Mr Marcus said that Time Warner Cable’s business started to improve in December and is on a positive track for 2014. “We have confidence in our own ability to create value,” he said.

The deal comes after Liberty Media, Charter’s largest shareholder, proposed earlier this month to make satellite radio broadcaster Sirius XM a wholly owned subsidiary in a deal that could give it more resources to fund the Charter-Time Warner Cable deal.

We’re really trying to engage the shareholders of Time Warner Cable because we haven’t been able to engage the management and the board

- Tom Rutledge, Charter chief executive

Liberty said it supported Charter’s efforts and had been “encouraged by Time Warner Cable shareholders to pursue this opportunity”.

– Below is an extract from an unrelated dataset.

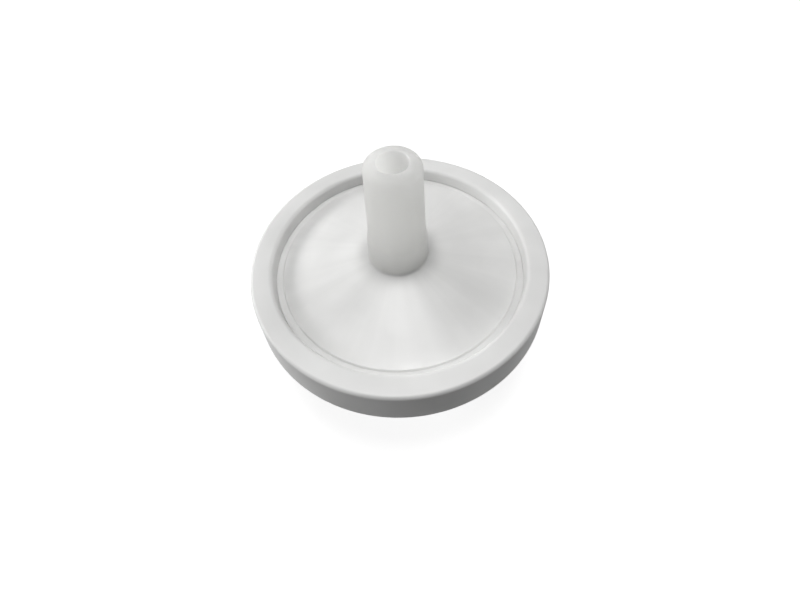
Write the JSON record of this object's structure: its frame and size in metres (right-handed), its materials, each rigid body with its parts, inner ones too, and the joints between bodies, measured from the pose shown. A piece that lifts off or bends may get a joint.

Some analysts have cautioned that a combined Charter-Time Warner Cable would be highly leveraged and leave little margin for error. Others have cautioned that Charter should be careful given its 2009 bankruptcy, blamed on heavy debt and under-investment.

Mr Rutledge dismissed analyst concerns about high levels of leverage, noting that financing was fully negotiated.

Charter is taking its pitch to investors, with plans for a conference call with analysts on Tuesday afternoon.

Financial advisers to Charter include Goldman Sachs, LionTree Advisors and Guggenheim Securities. BofA Merrill Lynch, Credit Suisse and Deutsche Bank Securities are also financial advisers to Charter, and with Goldman Sachs are leading financing for the deal. Law firms Wachtell, Lipton, Rosen & Katz and Kirkland & Ellis LLP are also representing Charter.

Advisers to Time Warner Cable include Morgan Stanley, Allen & Company and Citigroup, as well as Paul, Weiss, Rifkind, Wharton & Garrison as legal counsel.